The tax code alone is reason to believe that Americans
don’t save enough. Mr. Wilcox offers a menu of other reasons, not all
of them convincing. He repeats the canard, popularized by Robert Frank
of Cornell University, that "keeping up with the Joneses" is a force
for excessive consumption. One could argue equally well that it is a
force for excessive saving. If I am trying to outshine the neighbors’
Mercedes, I might well decide to be extra frugal until I can afford a
Rolls Royce.

Mr. Wilcox makes another fundamental error when he
points to high foreign savings as a cause of excessive U.S.
consumption. When foreigners save, U.S. interest rates drop. This makes
it smart for Americans to consume more. "More" is not always the same as "excessive."

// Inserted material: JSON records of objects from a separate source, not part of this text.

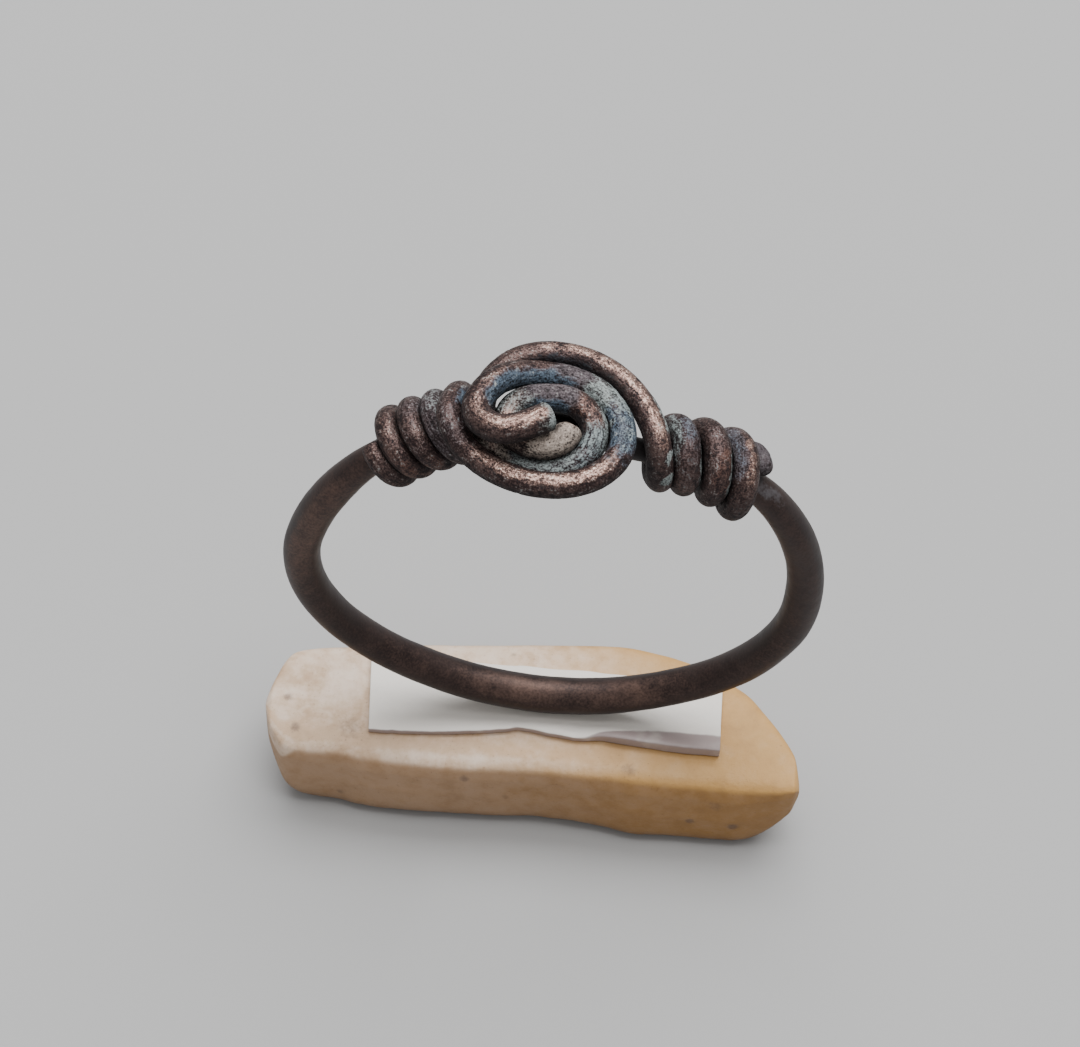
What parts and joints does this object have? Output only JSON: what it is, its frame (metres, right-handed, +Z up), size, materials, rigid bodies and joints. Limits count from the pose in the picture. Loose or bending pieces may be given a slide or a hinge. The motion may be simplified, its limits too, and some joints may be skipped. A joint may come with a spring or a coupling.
{
  "type": "twisted wire ring on a stone display stand",
  "caption": "Finger ring of patinated copper wire: a smooth hoop whose thin wires cross into a spiral bezel and wrap the shoulders, stuck upright on a small stone slab with tape",
  "frame": {"origin": "middle of the stone slab's flat underside, below the hoop's middle", "axes": "X along the slab and across the hoop, +Y away from the viewer along the finger hole, +Z up to the bezel"},
  "size_m": [0.0227, 0.0073, 0.0283],
  "materials": {
    "hoop_copper": "dark brown patinated copper, satin",
    "wire_copper": "brown patinated copper, worn bright on the ridges, with blue-green verdigris",
    "tape": "white, matt",
    "stone": "tan stone, matt with faint ochre stains"
  },
  "bodies": {
    "root": {"shank": "hoop_copper", "left_wire": "wire_copper", "right_wire": "wire_copper", "mounting_tape": "tape", "stone_stand": "stone"}
  },
  "joints": []
}
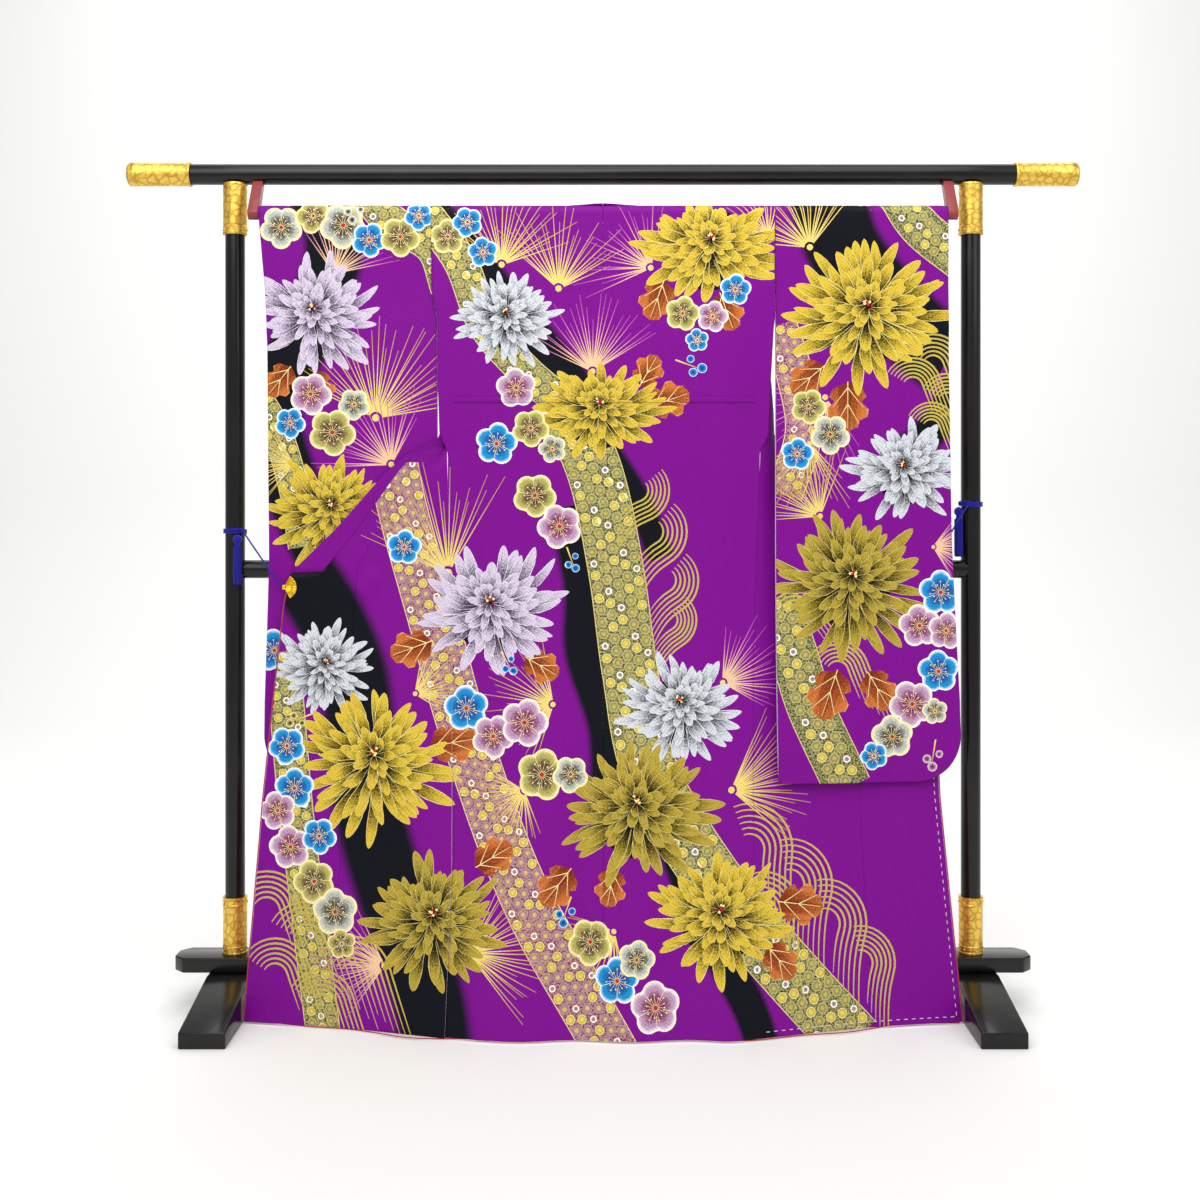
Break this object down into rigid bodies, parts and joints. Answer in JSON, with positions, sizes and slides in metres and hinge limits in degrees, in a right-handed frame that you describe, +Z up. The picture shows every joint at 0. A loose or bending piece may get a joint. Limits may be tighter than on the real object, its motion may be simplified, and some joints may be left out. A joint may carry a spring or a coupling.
{
  "type": "furisode on kimono stand",
  "caption": "Long-sleeved lined silk robe opened out and hung back to the viewer over a pole on a two-post lacquered stand, its fronts held out sideways by fan clips on cords.",
  "frame": {"origin": "on the floor, at the middle of the stand's footprint, midway between its posts", "axes": "+X along the crossbar to the viewer's right, +Y away from the viewer of the robe's back, +Z up"},
  "size_m": [1.8726, 0.52, 1.6568],
  "materials": {
    "printed_silk": "figured silk satin, dyed and printed, soft sheen",
    "edging_silk": "plain red silk, satin",
    "black_lacquer": "gloss black lacquer on wood",
    "gilt_fitting": "polished gilt",
    "red_lacquer": "satin dull-red lacquer on wood",
    "blue_cord": "matt blue twisted cord"
  },
  "bodies": {
    "root": {"back_left": "printed_silk", "back_right": "printed_silk", "bottom_ferrule_left": "gilt_fitting", "bottom_ferrule_right": "gilt_fitting", "clip_cord_left": "blue_cord", "clip_cord_right": "blue_cord", "collar_left": "printed_silk", "collar_right": "printed_silk", "cord_wrap_left": "blue_cord", "cord_wrap_right": "blue_cord", "crossbar": "black_lacquer", "crossbar_cap_left": "gilt_fitting", "crossbar_cap_right": "gilt_fitting", "edging_hem": "edging_silk", "edging_left": "edging_silk", "edging_right": "edging_silk", "fan_clip_left": "gilt_fitting", "fan_clip_right": "gilt_fitting", "foot_beam_left": "black_lacquer", "foot_beam_right": "black_lacquer", "foot_plate_left": "black_lacquer", "foot_plate_right": "black_lacquer", "front_left": "printed_silk", "front_right": "printed_silk", "hanging_pole": "red_lacquer", "lower_bar": "black_lacquer", "okumi_left": "printed_silk", "okumi_right": "printed_silk", "pole_arm_left": "red_lacquer", "pole_arm_right": "red_lacquer", "post_left": "black_lacquer", "post_right": "black_lacquer", "sleeve_back_left": "printed_silk", "sleeve_back_right": "printed_silk", "sleeve_front_left": "printed_silk", "sleeve_front_right": "printed_silk", "tassel_left": "blue_cord", "tassel_right": "blue_cord", "top_ferrule_left": "gilt_fitting", "top_ferrule_right": "gilt_fitting", "tuck_left": "printed_silk", "tuck_right": "printed_silk"}
  },
  "joints": []
}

I add only a point that I’m certain that Steve agrees with, namely, the freer are trade and international capital flows, the less meaningful it is to speak of national rates of savings.  As a worker I care whether or not my employer is modernizing his operations to increase my productivity; I don’t care (or shouldn’t care) whether the savings used to finance such investments come from Dallas or from Dubai.  As a consumer, I care that savings is available to finance innovations and the production of attractive goods and services; I don’t care (or shouldn’t care)  — as long as trade is free — if any particular such investment takes place over here or over there, or about the nationalities of the persons who supply the savings to finance this and other investments.